Fanny Mary Whitehead (5 October 1851 - 25 March 1915) was an English actress in the mid-19th century. She was also known, after her marriage as Fanny Bernard-Beere, billed as Mrs. Bernard Beere.

==Early life==
She was born in 1851 in King's Lynn in Norfolk, England, the daughter of Francis Wilby Whitehead, who was listed on the 1861 England census as an "Artist and Picture Dealer". Her birth was the result of an affair - it is family lore that her mother was a housekeeper who died shortly after her birth, but it is unknown who this woman could be, since Francis Wilby didn't seem to have any servants. Francis Wilby Whitehead's wife, Elizabeth Jane Jarrold, left him in 1855 because of "his drunkenness and other causes" (adultery) and took her children, except for their son, Francis Wilby, Jr., and emigrated to America. In the 1861 England Census Francis Whitehead is shown as living with his common law wife, Mary Elizabeth Linford, her son James, Francis Wilby, Jr., and Fanny Mary. Her father Francis Wilby Whitehead died in 1862, when Fanny was just 11 years old.

==Theatrical career==
Beere was trained for the stage by Hermann Vezin, appearing first in London at the Opera Comique in 1877. Later she played Emilia in Othello and various English comedy roles at the St. James's Theatre. She appeared in W. S. Gilbert's play Gretchen in 1879. In 1883 she was engaged by the Bancrofts to play leading parts in Fédora and other dramas at the Haymarket Theatre. In 1891 she played Lady Teazle in Charles Wyndham's production of School for Scandal, and two years later played Mrs. Arbuthnot with Herbert Beerbohm Tree in Oscar Wilde's A Woman of No Importance.
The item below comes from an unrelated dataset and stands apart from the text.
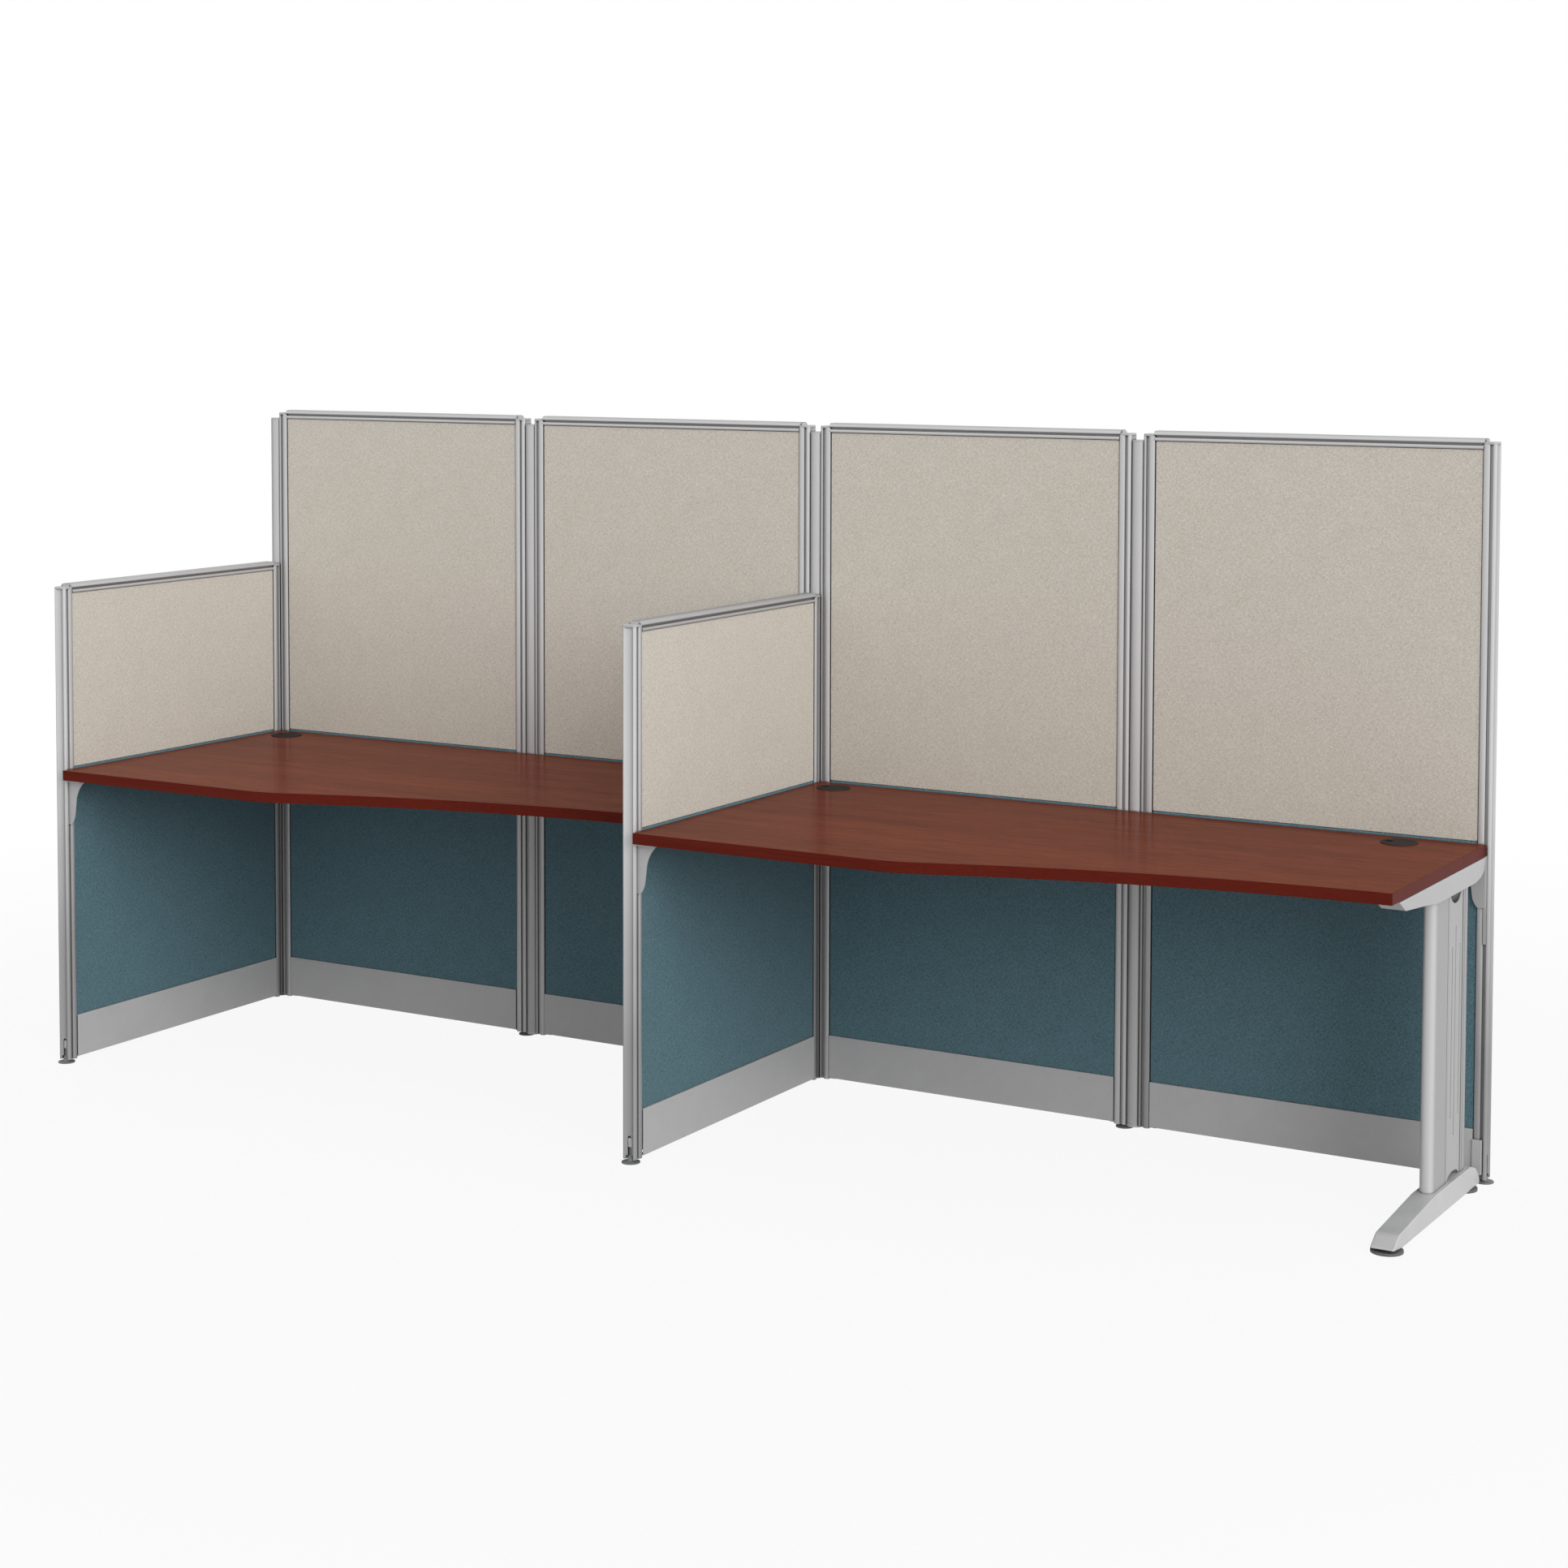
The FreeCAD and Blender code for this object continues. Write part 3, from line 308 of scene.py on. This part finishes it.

Beere married three times; firstly in 1874 to Edward Cholmeley Dering (1833–1874), with whom she had a daughter, Janet Elizabeth Adela Dering (1874–1875). In 1876 as a young widow she married merchant Edward Beer (1850–1915) at St. George's church in Bloomsbury in London. After her second marriage she retired a short time from the stage, presently returning to it as Mrs. Bernard Beere. They presumably divorced before in 1900 as a 'widow' she married wine merchant Alfred Charles Seymour Olivier (1867–1922) in St. Mary's church in Kilburn. In 1892 she toured Australia with Otho Stuart as her leading man and in the same year visited the United States professionally.

She is mentioned in Women of History where she is referred to as an operatic soprano.